How To Make More Time In Your Day

Recently this quote caught my attention: Not enough hours in the day? Stop doing things that don’t matter.

When I became a first-time mother 7 months ago, just like most parents, I began to feel like most of my time now went to raising my baby. Mind you, that’s not a waste of time at all. I think it’s a very honorable as well as challenging endeavor. You’re raising a human being who will be contributing and impacting this planet. I clearly didn’t have much luxury anymore to do what I want, or to go where I want, when I want. I even asked a respected teacher of ours in regards to voluntary worship – I told him that I am not able to perform as much voluntary worship as I did prior to having a baby. He advised me that raising a child is worship in itself, and that I should be in a state of remembrance of God in all times.
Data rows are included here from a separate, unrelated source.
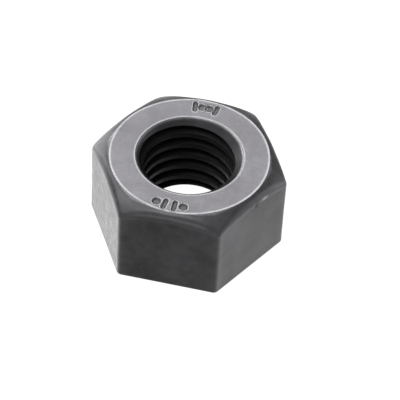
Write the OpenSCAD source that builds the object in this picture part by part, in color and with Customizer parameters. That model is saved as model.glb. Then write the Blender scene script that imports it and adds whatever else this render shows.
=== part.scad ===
// Heavy hex nut with a 5/8 inch coarse thread (11 threads to the inch).
// Millimetres, +Z up. The origin is on the nut's axis, in the plane of the underside.
// Two opposite corners lie on the X axis, so two opposite flats face -Y and +Y.

/* [Body] */
// Width across the flats
across_flats = 26.4; // [26.2:0.1:27]
// Height of the nut
height = 15; // [14.9:0.1:16]
// Radius of the six upright corners
corner_r = 0.9; // [0.5:0.1:1.5]
// Diameter of the flat circle on the chamfered top face
top_circle_d = 24.3; // [23.5:0.1:25]
// Slope of the top chamfer at that circle, from the plane of the face, in degrees
chamfer_slope = 21; // [18:1:24]
// Radius of the chamfer's crown, which steepens it towards the corners
crown_r = 8.2; // [7.5:0.1:8.3]

/* [Thread] */
// Threads to the inch
threads_per_inch = 11; // [10:1:12]
// Major diameter, at the root of the groove
major_d = 15.9; // [15.9:0.05:16.1]
// Minor diameter, at the crest of the thread
minor_d = 13.85; // [13.4:0.05:13.85]
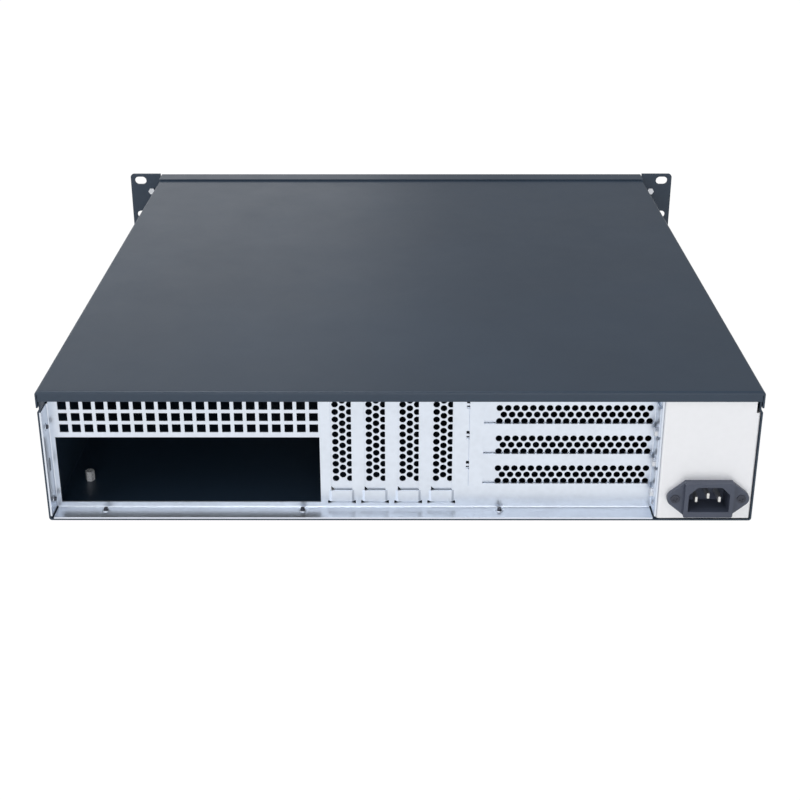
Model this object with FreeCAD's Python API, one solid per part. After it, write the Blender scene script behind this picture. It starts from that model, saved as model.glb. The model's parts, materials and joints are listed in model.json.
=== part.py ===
import FreeCAD, Part
import math
import os

# Empty 2U rackmount server case.
# Frame: +Z up, +Y towards the rear of the case, +X towards the motherboard's port side.
# Origin: middle of the case's length and width, at the plane it stands on. Units: millimetres.

Vector = FreeCAD.Vector

# ---------------------------------------------------------------- driving dimensions
# Rack standard
panel_width = 482.6            # 19 inch front panel
panel_height = 88.1            # two rack units, less the panel clearance
rack_hole_spread = 465.1       # between the slot centres of the two ears
rack_slot_width = 7.0
rack_slot_length = 10.2
rack_unit = 44.45
rack_slot_step = 31.75         # between the two slots of one rack unit

# Case
body_width = 426.0
body_depth = 448.0             # back of the front panel to the rear of the cover
front_sheet = 2.0
base_sheet = 1.0
cover_sheet = 1.0
rear_sheet = 1.0
plate_sheet = 1.0              # the plate that carries the power inlet
slot_cover_sheet = 0.8
cage_sheet = 1.0
bend = 0.8                     # inner radius of a bend
slide_gap = 0.3                # between the cover and what it slides over
fit_gap = 0.1                  # between sheets that are screwed together

# Front panel
front_flange = 18.5            # depth of its folded top edge
ear_corner = 3.0
relief = 1.5                   # notch beside the folded top edge
handle_reach = 38.0
handle_bar = 8.0
handle_inset = 18.3            # handle's middle, from the panel's end
floor_screw_insets = (33.0, 153.4, 273.8)
flange_hole_inset = 9.5        # screws in the rear panel's flanges, from the cover's rear
side_screw_inset = 9.0
side_screw_heights = (10.5, 59.5)
lug_screw_heights = (8.0, 78.0)
front_screw_heights = (22.0, 60.0)
handle_hole_spread = 56.9
handle_corner = 6.0

# Cover
skirt = 10.5                   # height of the cover's side flanges
rear_lip = 6.4
cover_front_gap = 0.8
tongue_width = 40.0
tongue_reach = 12.0
tongue_sheet = 0.8
tongue_spread = 140.0
cover_travel = 15.0
cover_screw_y = 150.0
corner_slit = 0.4

# Side walls
joggle_height = 2.0
joggle_drop = 1.4              # below the cover's side flange
front_tab = 15.0
front_tab_bottom = 12.0
front_tab_top = 70.0
wall_setback = 3.0

# Rear panel
recess = 13.75
ledge_top = 82.5               # folded top edge that carries the slot covers
ledge_setback = 1.8
side_flange_top = 72.6
power_bay_width = 58.0         # from the case's side to where the rear panel ends
vent_hole = 5.3
vent_pitch = 7.5
vent_columns = 21
vent_rows = 3
vent_inset = 11.3              # first vent column, from the case's port side
vent_top_z = 71.1
port_window_width = 159.2      # motherboard port window
port_window_height = 44.45
port_window_inset = 5.33
port_window_z = 5.6

# Expansion slots
slot_pitch = 20.32
slot_window = 12.7
slot_window_offset = 0.95
low_slots = 4
low_slot_inset = 178.3         # first low-profile slot, from the case's port side
low_cover_length = 79.2
low_window_length = 68.5
low_window_start = 3.5
full_slots = 3
full_slot_z = 24.2
full_cover_length = 118.0
full_window_length = 103.8
tab_slit = 19.0                # wide end of a full-height slot's window, for the cover's tab
tab_slit_depth = 1.8
cover_width = 18.42
tongue_tip_width = 10.2
tongue_tip_length = 9.7
cover_tab = 11.4
perforation_pitch = 5.0
perforation_size = 3.8         # across flats
perforation_sides = 4
low_perforation_start = 6.0
full_perforation_start = 4.4
low_perforations = 12
full_perforations = 19
bridge_width = 15.3
bridge_length = 7.7
bridge_rise = 0.8
bridge_slope = 1.4
bridge_slit = 0.45             # cut along the bridge's lower edge, wider at both ends
bridge_slit_end = 1.0
bridge_slit_notch = 0.3
bridge_slit_reach = 0.8
step_inset = 254.4             # start of the raised field round the full-height slots
step_rise = 0.6
step_slope = 0.35
step_bottom = 17.0
relief_slot_z = 34.5           # upright slot in the rear panel's port-side flange
relief_slot_length = 9.0
relief_slot_width = 3.5
key_hole = 1.9
key_hole_inset = 253.9
key_hole_rise = 7.2
key_hole_gap = 3.4

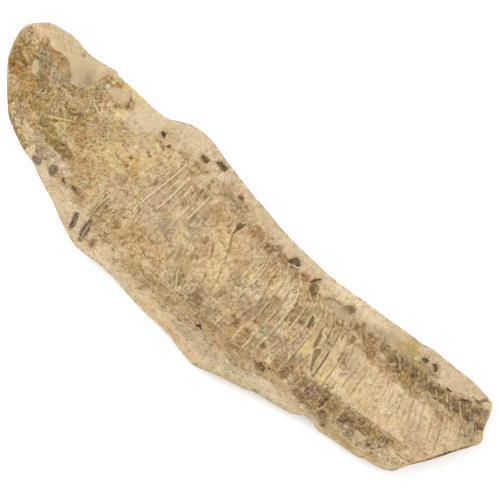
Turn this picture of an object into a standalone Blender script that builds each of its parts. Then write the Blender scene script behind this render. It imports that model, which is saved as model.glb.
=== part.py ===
"""Half of a split limestone nodule with a long-bodied fossil fish lying in its split face.

The stone and the petrified fish grew together, so they are one solid. The snout end is at -X, the
broken tail end at +X, the back of the fish at +Y and the split face up. The origin is under the
middle of the stone's own box, on the surface that the stone rests on.
"""

import bmesh
import bpy
import numpy as np

MM = 0.001

# Driving dimensions
THICKNESS = 28 * MM  # from the foot to the highest scale
FACE_LEVEL = 23.5 * MM  # the split face at its edge, above the foot
BODY_SWELL = 3.2 * MM  # how far the middle of the fish stands above that
MARGIN_STEP = 0.7 * MM  # the low ledge where the fish ends and bare stone starts
STEP_WIDTH = 4 * MM
RIM_ROLL = 1.6 * MM  # how far the face falls where it rolls over into the side
RIM_REACH = 9 * MM

SCALE_PITCH = 8 * MM  # from one deep flank scale to the next
SCALE_RELIEF = 0.7 * MM
SCALE_LEAN = -0.16  # sideways shift of a scale column for each unit of height
SCALES_START, SCALES_END = -92 * MM, 224 * MM
SCALES_TOP, SCALES_BOTTOM = 40 * MM, -14 * MM
SCUTE_RELIEF = 0.6 * MM  # the squarish scutes along the lower flank
SCUTE_HEIGHT = 15 * MM
CREASE_DEPTH = 1.0 * MM
CREASE_WIDTH = 1.8 * MM

# Mesh counts
COLUMNS, ROWS = 150, 20  # of the grid over the split face
CURVE_STEPS = 16  # between two outline points

# The stone's outline, in millimetres from the middle of its box, in four sides
SNOUT_END = [
    (-228, 54.5), (-233, 50), (-238, 45), (-240, 37), (-237.5, 28), (-233, 17),
    (-229, 10), (-222, 2), (-212, -9), (-201, -20), (-196, -23),
]
BACK_EDGE = [
    (-228, 54.5), (-222.5, 56.5), (-205, 58.9), (-186, 56.6), (-170, 58.9), (-163, 60.8),
    (-159, 59.2), (-143, 58.9), (-128, 58.2), (-110, 58.5), (-101, 63), (-92, 68.2),
    (-82, 70.3), (-74, 70.3), (-63, 67.9), (-50, 64.7), (-31, 61.1), (-11, 58.2),
    (8, 55), (27, 52.7), (50, 52.1), (85, 53.4), (124, 56.6), (152, 58.9),
    (165, 61.5), (182, 62.7), (202, 64), (215, 64), (227, 62.4),
]
TAIL_BREAK = [
    (227, 62.4), (229, 59.8), (232, 49), (235.5, 41), (240, 33), (236, 26), (230, 18),
    (221, 0), (210, -16), (204, -26), (197, -32),
]
BELLY_EDGE = [
    (-196, -23), (-187, -28), (-175, -32), (-158, -36.5), (-147, -41), (-134, -46.6),
    (-121, -52.7), (-108, -57.6), (-98, -60.8), (-89, -60.8), (-69, -59.5), (-43, -61.8),
    (-18, -64.4), (5, -64.7), (15, -67.6), (30, -69), (34, -70.2), (50, -63.9),
    (62, -60.5), (76, -57), (83, -53.5), (100, -51), (113, -48), (120, -44.8),
    (125, -41.2), (133, -41.5), (136, -43.5), (141, -43.7), (150, -41.5), (172, -39),
    (178, -37.6), (181, -35.6), (188, -34.5), (197, -32),
]

# The side below the face, ring by ring: how far in from the outline, and the share of the way down
FACE_INSET = 2.0 * MM
ROUNDED_SIDE = [(0.6, 0.04), (0.0, 0.14), (2.2, 0.46), (10.0, 0.8), (23.0, 1.0)]
BROKEN_SIDE = [(1.5, 0.04), (1.2, 0.14), (0.0, 0.5), (1.0, 0.88), (5.0, 1.0)]
BREAK_SPREAD = 0.012  # share of the length over which the broken end's side takes over
SIDE_WAVES = [(2.3, 0.4, 0.10), (5.1, 1.9, 0.07), (9.4, 0.7, 0.05)]  # turns, start, share of the inset

# Where the fish meets bare stone, and the upper edge of the scutes, in millimetres
BACK_MARGIN = [
    (-240, 46), (-218, 43), (-200, 43), (-190, 39), (-184, 30), (-172, 29), (-166, 42),
    (-158, 50), (-140, 50), (-128, 42), (-110, 41), (-95, 46), (-75, 50), (-20, 50),
    (10, 45), (30, 42), (50, 40), (70, 38), (100, 42), (150, 44), (180, 44), (205, 50),
    (220, 56), (240, 58),
]
BELLY_MARGIN = [
    (-240, -28), (-190, -20), (-170, -24), (-150, -32), (-130, -34), (-110, -40),
    (-96, -54), (-86, -47), (-30, -53), (30, -50), (55, -48), (80, -42), (100, -37),
    (125, -34), (150, -31), (180, -26), (240, -18),
]
SCUTE_TOP = [(66, -20), (105, -18), (125, -15), (160, -13), (180, -10.5), (215, -7)]

# Long creases across the flank, in millimetres
CREASES = [
    [(-13, 36), (-11, 26), (-6, 15), (-2, 5), (1, -5), (4, -10)],
    [(-16, 17), (-12, 3)],
    [(88.5, 18), (94, 1)],
    [(96, 4), (104, -14)],
    [(105.5, 8), (108.5, -15)],
    [(-101, -22), (-98, -40), (-96, -55)],
    [(-113, -41), (-109, -53)],
]

# Bones and hollows of the head: middle x and y, half length, half width, height, all in millimetres
HEAD_FORMS = [
    (-203, 26, 18, 15, 1.6),  # skull roof
    (-219, 15, 13, 11, -1.2),  # worn hollow behind the snout
    (-180, 40, 12, 11, -0.8),  # bare window above the skull
    (-170, 14, 9, 8, -1.0),  # eye socket
    (-176, -4, 5, 5, 1.1),  # rounded bone below it
    (-150, 36, 14, 13, 1.0),  # gill cover, upper lobe
    (-140, 6, 22, 17, 0.9),  # gill cover
    (-152, -17, 13, 8, -0.7),  # throat
    (-190, -12, 12, 7, 0.8),  # lower jaw
]

STONE_COLOUR = (0.55, 0.41, 0.25, 1.0)
STONE_ROUGHNESS = 0.85


def edge(points):
    """A smooth curve through the points, as a function of the share of its length."""
    points = np.array(points, float) * MM
    ends = np.vstack([2 * points[0] - points[1], points, 2 * points[-1] - points[-2]])
    t = np.linspace(0, 1, CURVE_STEPS, endpoint=False)[:, None]
    runs = []
    for a, b, c, d in zip(ends, ends[1:], ends[2:], ends[3:]):
        bend = a - 2.5 * b + 2 * c - 0.5 * d
        twist = 1.5 * (b - c) + 0.5 * (d - a)
        runs.append(b + 0.5 * t * (c - a) + t**2 * bend + t**3 * twist)
    curve = np.vstack([*runs, points[-1:]])
    along = np.cumsum(np.linalg.norm(np.diff(curve, axis=0, prepend=curve[:1]), axis=1))
    share = along / along[-1]

    def at(s):
        return np.stack([np.interp(s, share, curve[:, 0]), np.interp(s, share, curve[:, 1])], -1)

    return at


def level_line(points):
    """The height on the face of a line through the points, as a function of x."""
    x, y = np.array(points, float).T * MM
    return lambda at_x: np.interp(at_x, x, y)


snout, back = edge(SNOUT_END), edge(BACK_EDGE)
tail, belly = edge(TAIL_BREAK), edge(BELLY_EDGE)
back_margin, belly_margin = level_line(BACK_MARGIN), level_line(BELLY_MARGIN)
scute_top = level_line(SCUTE_TOP)


def plan(u, v):
    """The place in plan for shares u (snout to tail) and v (belly to back), filling the four edges."""
    across, up = u[:, None], v[:, None]
    ruled = (1 - up) * belly(u) + up * back(u) + (1 - across) * snout(1 - v) + across * tail(1 - v)
    corners = (1 - across) * ((1 - up) * belly(0.0) + up * back(0.0))
    corners += across * ((1 - up) * belly(1.0) + up * back(1.0))
    return ruled - corners


def ease(value, start, width):
    """0 before start, 1 from start + width on, and smooth between."""
    t = np.clip((value - start) / width, 0, 1)
    return t * t * (3 - 2 * t)


def line_distance(x, y, points):
    """How far each place is from a broken line."""
    nearest = np.full(x.shape, np.inf)
    points = np.array(points, float) * MM
    for (ax, ay), (bx, by) in zip(points, points[1:]):
        dx, dy = bx - ax, by - ay
        t = np.clip(((x - ax) * dx + (y - ay) * dy) / (dx * dx + dy * dy), 0, 1)
        nearest = np.minimum(nearest, np.hypot(x - ax - t * dx, y - ay - t * dy))
    return nearest


def body_form(x, y):
    """The gentle swell of the fish and the ledge along its margin."""
    middle = (back_margin(x) + belly_margin(x)) / 2
    half = (back_margin(x) - belly_margin(x)) / 2
    swell = np.clip(1 - ((y - middle) / half) ** 2, 0, 1) * BODY_SWELL
    inside = ease(half - np.abs(y - middle), -STEP_WIDTH / 2, STEP_WIDTH)
    return swell + inside * MARGIN_STEP


def scale_columns(x, y):
    """Deep flank scales, each a low ridge from back to belly."""
    wave = np.sin(2 * np.pi * (x - SCALE_LEAN * y) / SCALE_PITCH)
    share = ease(x, SCALES_START, 3 * SCALE_PITCH) * ease(-x, -SCALES_END, 3 * SCALE_PITCH)
    share *= ease(y, SCALES_BOTTOM, SCALE_PITCH) * ease(-y, -SCALES_TOP, SCALE_PITCH)
    return 0.5 * SCALE_RELIEF * wave * share


def scutes(x, y):
    """The raised row of squarish scutes between the flank and the belly."""
    depth = scute_top(x) - y
    share = ease(depth, 0, 3 * MM) * ease(-depth, -SCUTE_HEIGHT, 3 * MM)
    gaps = 0.6 + 0.4 * np.sin(2 * np.pi * x / (1.1 * SCALE_PITCH))
    return SCUTE_RELIEF * share * gaps * ease(x, 60 * MM, 12 * MM)


def head_forms(x, y):
    """Bones and worn hollows of the head."""
    total = np.zeros_like(x)
    for form in HEAD_FORMS:
        cx, cy, long, wide, height = (value * MM for value in form)
        total += height * np.exp(-(((x - cx) / long) ** 2) - ((y - cy) / wide) ** 2)
    return total


def face_height(x, y, inside):
    """The height of the split face, inside being how far a place is from the outline."""
    height = FACE_LEVEL + body_form(x, y) + scale_columns(x, y) + scutes(x, y) + head_forms(x, y)
    for crease in CREASES:
        height -= CREASE_DEPTH * np.exp(-((line_distance(x, y, crease) / CREASE_WIDTH) ** 2))
    return height - RIM_ROLL * np.clip(1 - inside / RIM_REACH, 0, 1) ** 2


def side_values(ring, u, v):
    """Inset and share of the way down for one ring of the side, rounded or broken."""
    broken = ease(u, 1 - BREAK_SPREAD, BREAK_SPREAD)
    inset = (1 - broken) * ROUNDED_SIDE[ring][0] + broken * BROKEN_SIDE[ring][0]
    down = (1 - broken) * ROUNDED_SIDE[ring][1] + broken * BROKEN_SIDE[ring][1]
    waves = sum(share * np.sin(turns * (6 * u + v) + start) for turns, start, share in SIDE_WAVES)
    return inset * (1 + waves) * MM, down


def shrunk(u, v, inset, size):
    """The shares that lie inset in from the outline of a stone of the given length and width."""
    in_u, in_v = inset / size[0], inset / size[1]
    return in_u + (1 - 2 * in_u) * u, in_v + (1 - 2 * in_v) * v


def cage():
    """A flat grid with one ring for each step of the side below it, closed by the foot."""
    mesh = bmesh.new()
    bmesh.ops.create_grid(mesh, x_segments=COLUMNS, y_segments=ROWS, size=0.5)
    rim = [e for e in mesh.edges if e.is_boundary]
    for _ in ROUNDED_SIDE:
        grown = bmesh.ops.extrude_edge_only(mesh, edges=rim)["geom"]
        ring = [v for v in grown if isinstance(v, bmesh.types.BMVert)]
        bmesh.ops.translate(mesh, verts=ring, vec=(0, 0, -1))
        rim = [e for e in grown if isinstance(e, bmesh.types.BMEdge)]
    bmesh.ops.contextual_create(mesh, geom=rim)
    return mesh


def carry_onto_stone(mesh):
    """Moves the cage, whose x and y are shares and whose z counts rings, onto the stone's form."""
    places = np.array([v.co[:] for v in mesh.verts])
    u, v = places[:, 0] + 0.5, places[:, 1] + 0.5
    ring = np.rint(-places[:, 2]).astype(int)
    length = float(np.ptp([p[0] for p in SNOUT_END + TAIL_BREAK])) * MM
    width = float(back(0.5)[1] - belly(0.5)[1])
    inset, down = np.full(u.shape, FACE_INSET), np.zeros(u.shape)
    for number in range(1, len(ROUNDED_SIDE) + 1):
        here = ring == number
        inset[here], down[here] = side_values(number - 1, u[here], v[here])
    rim_xy = plan(*shrunk(u, v, FACE_INSET, (length, width)))
    xy = plan(*shrunk(u, v, inset, (length, width)))
    to_side = FACE_INSET + np.minimum(np.minimum(u, 1 - u) * length, np.minimum(v, 1 - v) * width)
    height = face_height(rim_xy[:, 0], rim_xy[:, 1], to_side) * (1 - down)
    height[ring == 0] += THICKNESS - height.max()
    xy -= (xy.min(0) + xy.max(0)) / 2
    for vertex, (x, y), z in zip(mesh.verts, xy, height):
        vertex.co = (x, y, z)


def stone_material():
    material = bpy.data.materials.new("limestone")
    material.use_nodes = True
    shader = material.node_tree.nodes["Principled BSDF"]
    shader.inputs["Base Color"].default_value = STONE_COLOUR
    shader.inputs["Roughness"].default_value = STONE_ROUGHNESS
    shader.inputs["Metallic"].default_value = 0.0
    return material


def build_slab(collection):
    mesh = cage()
    carry_onto_stone(mesh)
    bmesh.ops.recalc_face_normals(mesh, faces=mesh.faces)
    data = bpy.data.meshes.new("fossil_fish_slab")
    mesh.to_mesh(data)
    mesh.free()
    data.shade_smooth()
    data.materials.append(stone_material())
    slab = bpy.data.objects.new("fossil_fish_slab", data)
    collection.objects.link(slab)


for old in list(bpy.data.objects):
    bpy.data.objects.remove(old)
parts = bpy.data.collections.new("fossil_fish")
bpy.context.scene.collection.children.link(parts)
build_slab(parts)
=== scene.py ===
"""Looks of the fossil fish slab: the split face in fine relief, its stains, bones and scales, and the rind.

Lengths are in millimetres until the mesh is made. X runs from snout to tail, Y from belly to back
and Z up out of the split face, as in the frame.
"""

import math

import bmesh
import bpy
import numpy as np
from mathutils import Matrix, Vector


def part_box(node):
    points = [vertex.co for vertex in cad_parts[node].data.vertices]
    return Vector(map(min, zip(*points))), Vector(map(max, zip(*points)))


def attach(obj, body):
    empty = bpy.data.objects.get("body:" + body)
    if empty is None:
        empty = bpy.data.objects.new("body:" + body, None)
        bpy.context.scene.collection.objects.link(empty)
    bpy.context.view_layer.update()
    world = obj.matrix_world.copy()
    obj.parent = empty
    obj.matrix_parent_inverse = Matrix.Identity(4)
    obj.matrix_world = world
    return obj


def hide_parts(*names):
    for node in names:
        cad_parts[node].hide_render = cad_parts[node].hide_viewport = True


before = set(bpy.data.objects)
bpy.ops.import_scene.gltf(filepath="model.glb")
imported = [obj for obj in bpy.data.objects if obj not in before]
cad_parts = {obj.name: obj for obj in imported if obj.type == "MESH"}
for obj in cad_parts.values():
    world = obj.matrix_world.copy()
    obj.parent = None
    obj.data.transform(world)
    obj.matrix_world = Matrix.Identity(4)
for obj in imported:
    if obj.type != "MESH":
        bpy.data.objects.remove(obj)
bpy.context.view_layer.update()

MM = 0.001
NODE = "fossil_fish_slab"
LOW, HIGH = (np.array(corner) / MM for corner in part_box(NODE))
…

One evening while chatting with my husband I told him that, while it’s true I am not as ‘free’ as I used to be before, the real problem was different. I just spend way too much time on my mobile phone. I underestimate how much of my time it takes. I realized the gravity of this issue even further when I stumbled upon Dallas Hartwig’s More Social Less Media program. I did very well for a while. I avoided using it while in the presence of people, including my baby daughter because she’s an individual too! I didn’t browse the internet or text with friends while nursing her, and I didn’t look at my notifications first thing in the morning. I keep my wifi off while sleeping anyway, so I avoided turning my wifi on until after I was done with my morning errands in the house. I avoided looking at FB on my phone, and only made some time for that to be done on my laptop at some point in the day. Actually in this way I was able to answer more messages and focus on important notifications in a more attentive manner.

Then I lost some discipline and so some days I’m good, some days I’m bad. But I would really like to start again. I definitely noticed that I had more time in my hands, I connected with my daughter even more and I also felt like she received the respect she deserves as an individual. Our babies grow in a blink of an eye; we don’t want to miss those precious, fleeting moments while scrolling down useless feeds.

What are some distractions that take up your time?